— Start of INPUT MATERIAL —

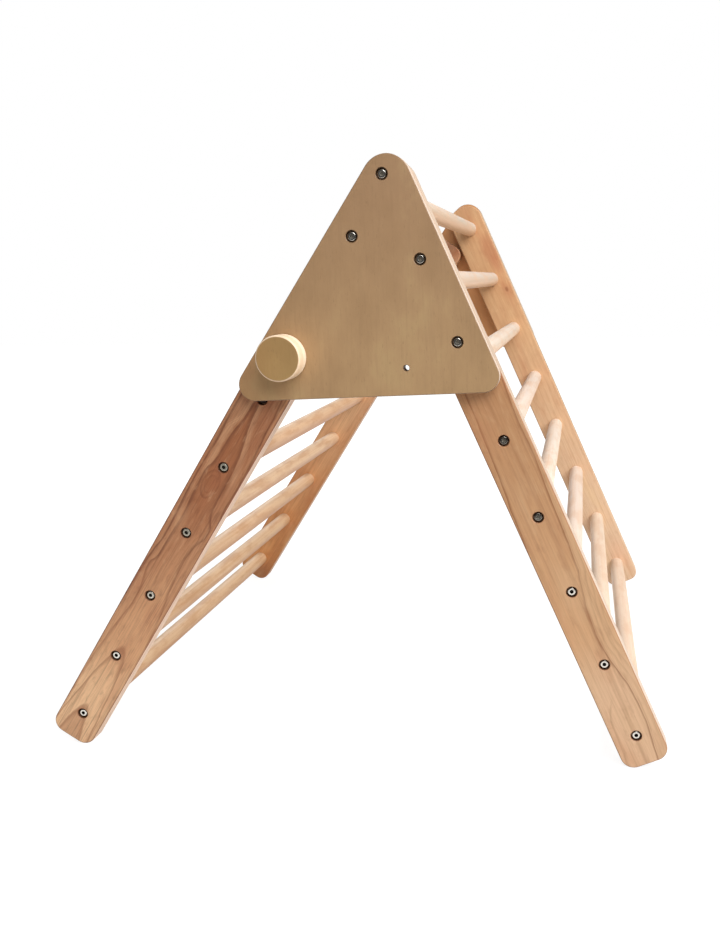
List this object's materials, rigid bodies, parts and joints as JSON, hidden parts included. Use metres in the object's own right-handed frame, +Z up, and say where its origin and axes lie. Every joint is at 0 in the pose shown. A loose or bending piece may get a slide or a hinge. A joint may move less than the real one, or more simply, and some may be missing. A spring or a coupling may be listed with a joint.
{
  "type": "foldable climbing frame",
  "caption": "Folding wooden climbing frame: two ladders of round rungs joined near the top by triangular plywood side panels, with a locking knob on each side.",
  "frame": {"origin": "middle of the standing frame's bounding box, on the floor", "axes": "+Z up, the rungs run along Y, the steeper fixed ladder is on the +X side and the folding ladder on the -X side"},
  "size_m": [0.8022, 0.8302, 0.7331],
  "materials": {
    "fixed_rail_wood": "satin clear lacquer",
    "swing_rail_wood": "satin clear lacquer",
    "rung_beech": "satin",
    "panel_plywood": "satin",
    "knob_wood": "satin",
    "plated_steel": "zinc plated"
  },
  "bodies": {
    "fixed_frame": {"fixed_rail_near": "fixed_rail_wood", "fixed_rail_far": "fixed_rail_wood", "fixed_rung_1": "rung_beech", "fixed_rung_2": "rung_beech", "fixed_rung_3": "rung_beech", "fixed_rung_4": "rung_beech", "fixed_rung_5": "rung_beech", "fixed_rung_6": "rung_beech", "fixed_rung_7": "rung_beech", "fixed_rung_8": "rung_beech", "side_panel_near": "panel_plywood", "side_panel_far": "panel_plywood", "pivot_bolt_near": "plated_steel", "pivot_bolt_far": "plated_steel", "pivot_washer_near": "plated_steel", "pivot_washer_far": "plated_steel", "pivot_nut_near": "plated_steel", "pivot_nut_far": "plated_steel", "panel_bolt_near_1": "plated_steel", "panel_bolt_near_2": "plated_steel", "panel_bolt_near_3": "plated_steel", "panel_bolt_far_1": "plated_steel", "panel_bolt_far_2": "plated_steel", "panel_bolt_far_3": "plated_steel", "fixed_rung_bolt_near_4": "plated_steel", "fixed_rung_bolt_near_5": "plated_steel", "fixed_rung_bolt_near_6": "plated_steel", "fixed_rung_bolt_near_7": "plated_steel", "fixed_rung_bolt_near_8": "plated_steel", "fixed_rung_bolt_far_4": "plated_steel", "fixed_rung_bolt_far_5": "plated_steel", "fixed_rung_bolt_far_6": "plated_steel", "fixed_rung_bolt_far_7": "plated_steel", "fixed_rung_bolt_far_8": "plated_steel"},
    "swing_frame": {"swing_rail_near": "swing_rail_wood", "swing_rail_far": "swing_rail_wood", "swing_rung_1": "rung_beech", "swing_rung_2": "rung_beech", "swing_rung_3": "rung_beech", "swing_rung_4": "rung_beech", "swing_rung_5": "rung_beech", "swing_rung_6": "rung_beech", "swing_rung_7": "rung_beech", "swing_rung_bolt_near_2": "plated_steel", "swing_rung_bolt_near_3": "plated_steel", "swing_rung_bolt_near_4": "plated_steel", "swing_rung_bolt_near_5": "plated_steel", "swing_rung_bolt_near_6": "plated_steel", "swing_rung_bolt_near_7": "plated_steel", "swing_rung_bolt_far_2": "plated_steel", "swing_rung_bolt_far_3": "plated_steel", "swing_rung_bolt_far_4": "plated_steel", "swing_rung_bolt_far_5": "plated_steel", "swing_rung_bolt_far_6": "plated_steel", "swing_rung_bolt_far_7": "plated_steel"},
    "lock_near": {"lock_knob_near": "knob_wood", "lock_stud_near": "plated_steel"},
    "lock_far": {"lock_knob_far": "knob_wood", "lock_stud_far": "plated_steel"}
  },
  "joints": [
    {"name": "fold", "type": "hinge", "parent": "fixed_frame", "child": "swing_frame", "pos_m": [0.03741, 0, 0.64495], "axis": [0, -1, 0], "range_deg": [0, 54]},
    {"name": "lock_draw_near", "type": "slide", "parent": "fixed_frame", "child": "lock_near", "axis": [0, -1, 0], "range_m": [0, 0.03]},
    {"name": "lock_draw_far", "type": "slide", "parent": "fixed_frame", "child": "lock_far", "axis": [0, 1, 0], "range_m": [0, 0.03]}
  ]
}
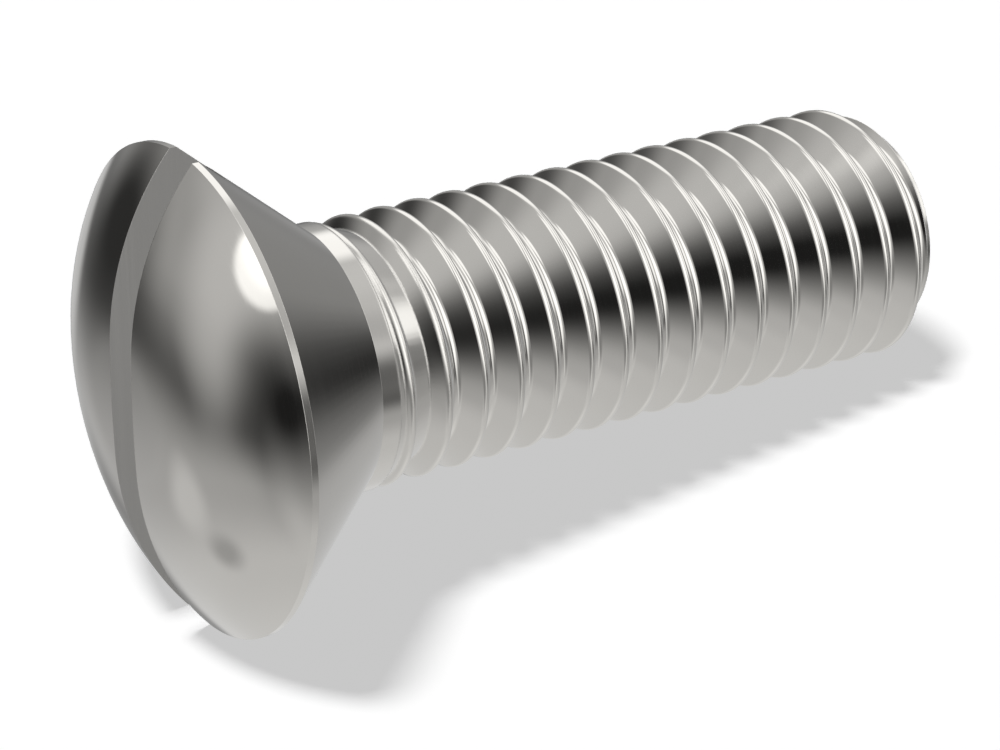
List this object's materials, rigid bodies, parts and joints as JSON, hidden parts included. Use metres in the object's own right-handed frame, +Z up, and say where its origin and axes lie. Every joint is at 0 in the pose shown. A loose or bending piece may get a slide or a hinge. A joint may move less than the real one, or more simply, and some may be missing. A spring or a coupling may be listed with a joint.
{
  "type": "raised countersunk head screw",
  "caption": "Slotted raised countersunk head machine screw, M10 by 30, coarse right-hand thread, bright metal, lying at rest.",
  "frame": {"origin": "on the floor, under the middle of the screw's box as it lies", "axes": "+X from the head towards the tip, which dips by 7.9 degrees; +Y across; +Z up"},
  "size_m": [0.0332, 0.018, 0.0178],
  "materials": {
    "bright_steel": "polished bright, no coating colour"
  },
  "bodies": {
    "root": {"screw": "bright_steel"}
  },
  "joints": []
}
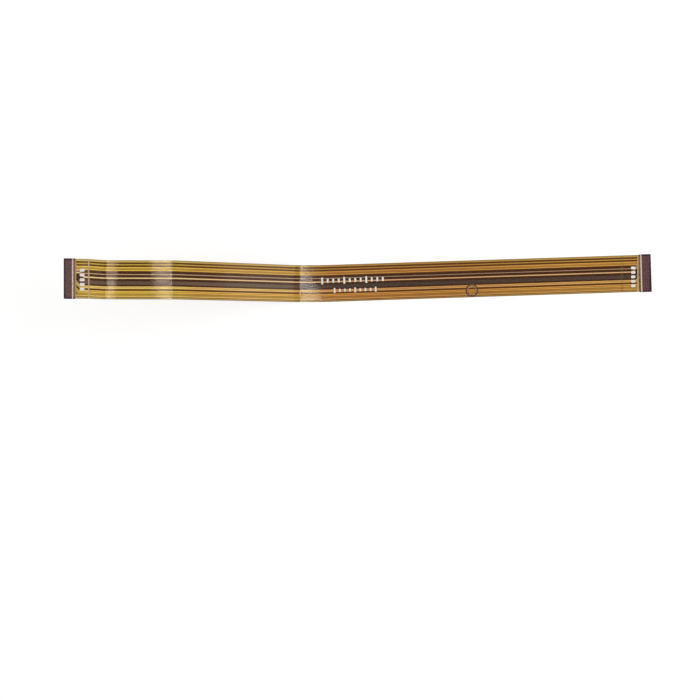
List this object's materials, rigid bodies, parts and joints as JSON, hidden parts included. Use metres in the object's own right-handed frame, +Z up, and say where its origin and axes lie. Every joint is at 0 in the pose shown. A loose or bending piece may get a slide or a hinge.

— End of INPUT MATERIAL —

DIRECTION: Please give back all of the records exactly as written.

RESULT FOR THIS EXERCISE:
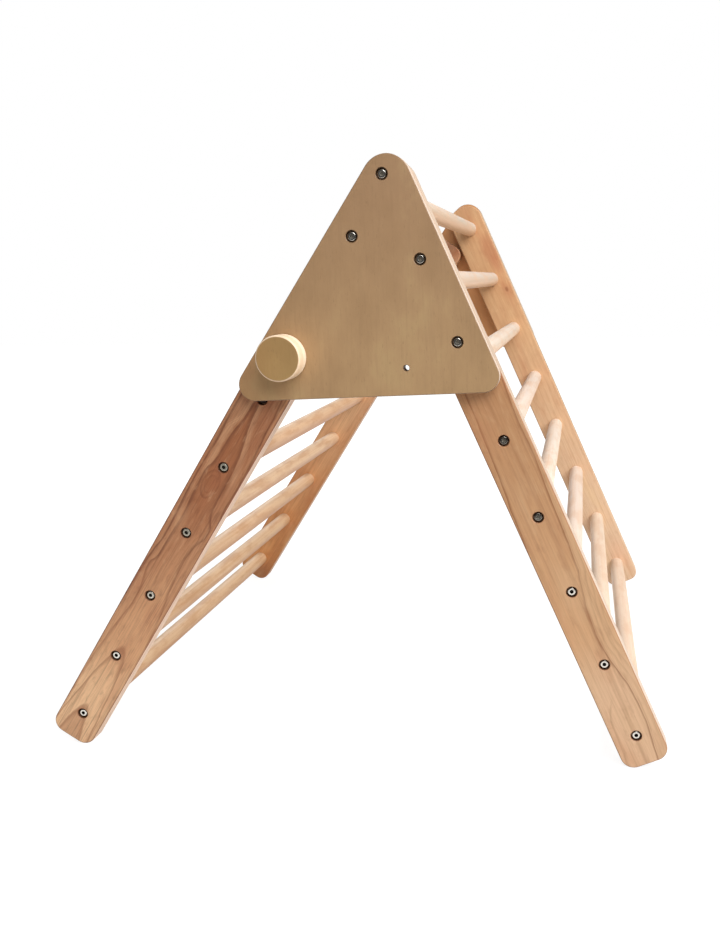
List this object's materials, rigid bodies, parts and joints as JSON, hidden parts included. Use metres in the object's own right-handed frame, +Z up, and say where its origin and axes lie. Every joint is at 0 in the pose shown. A loose or bending piece may get a slide or a hinge. A joint may move less than the real one, or more simply, and some may be missing. A spring or a coupling may be listed with a joint.
{
  "type": "foldable climbing frame",
  "caption": "Folding wooden climbing frame: two ladders of round rungs joined near the top by triangular plywood side panels, with a locking knob on each side.",
  "frame": {"origin": "middle of the standing frame's bounding box, on the floor", "axes": "+Z up, the rungs run along Y, the steeper fixed ladder is on the +X side and the folding ladder on the -X side"},
  "size_m": [0.8022, 0.8302, 0.7331],
  "materials": {
    "fixed_rail_wood": "satin clear lacquer",
    "swing_rail_wood": "satin clear lacquer",
    "rung_beech": "satin",
    "panel_plywood": "satin",
    "knob_wood": "satin",
    "plated_steel": "zinc plated"
  },
  "bodies": {
    "fixed_frame": {"fixed_rail_near": "fixed_rail_wood", "fixed_rail_far": "fixed_rail_wood", "fixed_rung_1": "rung_beech", "fixed_rung_2": "rung_beech", "fixed_rung_3": "rung_beech", "fixed_rung_4": "rung_beech", "fixed_rung_5": "rung_beech", "fixed_rung_6": "rung_beech", "fixed_rung_7": "rung_beech", "fixed_rung_8": "rung_beech", "side_panel_near": "panel_plywood", "side_panel_far": "panel_plywood", "pivot_bolt_near": "plated_steel", "pivot_bolt_far": "plated_steel", "pivot_washer_near": "plated_steel", "pivot_washer_far": "plated_steel", "pivot_nut_near": "plated_steel", "pivot_nut_far": "plated_steel", "panel_bolt_near_1": "plated_steel", "panel_bolt_near_2": "plated_steel", "panel_bolt_near_3": "plated_steel", "panel_bolt_far_1": "plated_steel", "panel_bolt_far_2": "plated_steel", "panel_bolt_far_3": "plated_steel", "fixed_rung_bolt_near_4": "plated_steel", "fixed_rung_bolt_near_5": "plated_steel", "fixed_rung_bolt_near_6": "plated_steel", "fixed_rung_bolt_near_7": "plated_steel", "fixed_rung_bolt_near_8": "plated_steel", "fixed_rung_bolt_far_4": "plated_steel", "fixed_rung_bolt_far_5": "plated_steel", "fixed_rung_bolt_far_6": "plated_steel", "fixed_rung_bolt_far_7": "plated_steel", "fixed_rung_bolt_far_8": "plated_steel"},
    "swing_frame": {"swing_rail_near": "swing_rail_wood", "swing_rail_far": "swing_rail_wood", "swing_rung_1": "rung_beech", "swing_rung_2": "rung_beech", "swing_rung_3": "rung_beech", "swing_rung_4": "rung_beech", "swing_rung_5": "rung_beech", "swing_rung_6": "rung_beech", "swing_rung_7": "rung_beech", "swing_rung_bolt_near_2": "plated_steel", "swing_rung_bolt_near_3": "plated_steel", "swing_rung_bolt_near_4": "plated_steel", "swing_rung_bolt_near_5": "plated_steel", "swing_rung_bolt_near_6": "plated_steel", "swing_rung_bolt_near_7": "plated_steel", "swing_rung_bolt_far_2": "plated_steel", "swing_rung_bolt_far_3": "plated_steel", "swing_rung_bolt_far_4": "plated_steel", "swing_rung_bolt_far_5": "plated_steel", "swing_rung_bolt_far_6": "plated_steel", "swing_rung_bolt_far_7": "plated_steel"},
    "lock_near": {"lock_knob_near": "knob_wood", "lock_stud_near": "plated_steel"},
    "lock_far": {"lock_knob_far": "knob_wood", "lock_stud_far": "plated_steel"}
  },
  "joints": [
    {"name": "fold", "type": "hinge", "parent": "fixed_frame", "child": "swing_frame", "pos_m": [0.03741, 0, 0.64495], "axis": [0, -1, 0], "range_deg": [0, 54]},
    {"name": "lock_draw_near", "type": "slide", "parent": "fixed_frame", "child": "lock_near", "axis": [0, -1, 0], "range_m": [0, 0.03]},
    {"name": "lock_draw_far", "type": "slide", "parent": "fixed_frame", "child": "lock_far", "axis": [0, 1, 0], "range_m": [0, 0.03]}
  ]
}
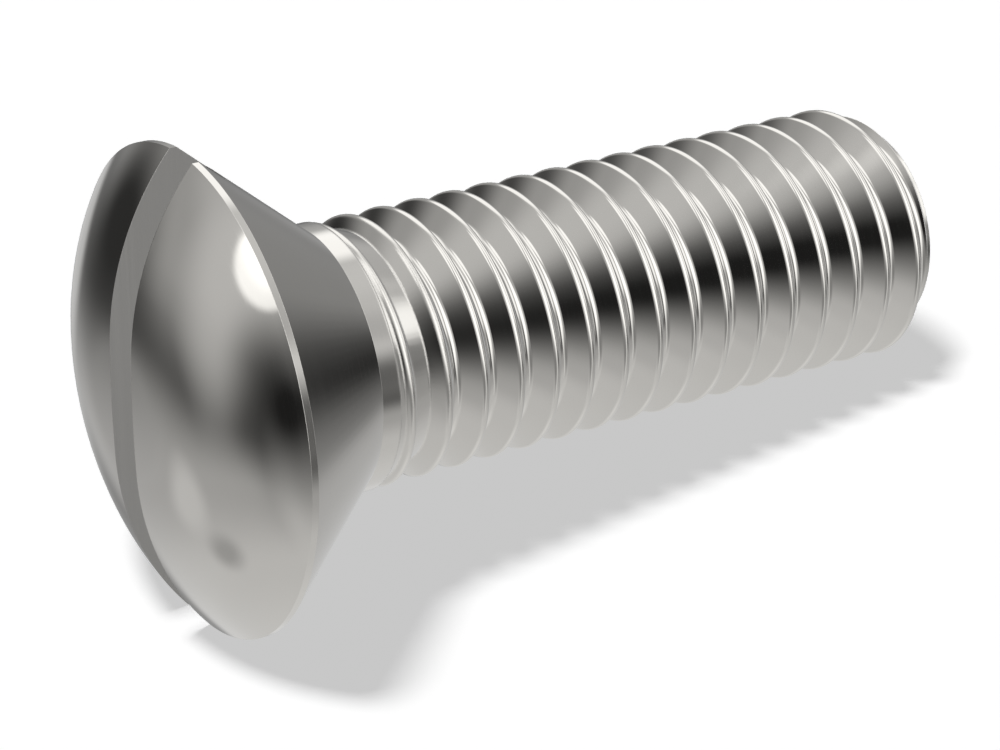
List this object's materials, rigid bodies, parts and joints as JSON, hidden parts included. Use metres in the object's own right-handed frame, +Z up, and say where its origin and axes lie. Every joint is at 0 in the pose shown. A loose or bending piece may get a slide or a hinge. A joint may move less than the real one, or more simply, and some may be missing. A spring or a coupling may be listed with a joint.
{
  "type": "raised countersunk head screw",
  "caption": "Slotted raised countersunk head machine screw, M10 by 30, coarse right-hand thread, bright metal, lying at rest.",
  "frame": {"origin": "on the floor, under the middle of the screw's box as it lies", "axes": "+X from the head towards the tip, which dips by 7.9 degrees; +Y across; +Z up"},
  "size_m": [0.0332, 0.018, 0.0178],
  "materials": {
    "bright_steel": "polished bright, no coating colour"
  },
  "bodies": {
    "root": {"screw": "bright_steel"}
  },
  "joints": []
}
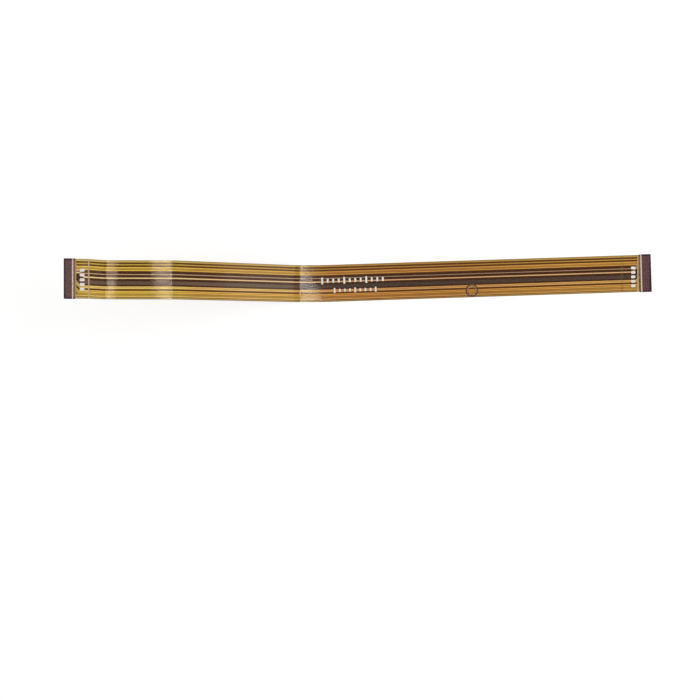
List this object's materials, rigid bodies, parts and joints as JSON, hidden parts included. Use metres in the object's own right-handed frame, +Z up, and say where its origin and axes lie. Every joint is at 0 in the pose shown. A loose or bending piece may get a slide or a hinge.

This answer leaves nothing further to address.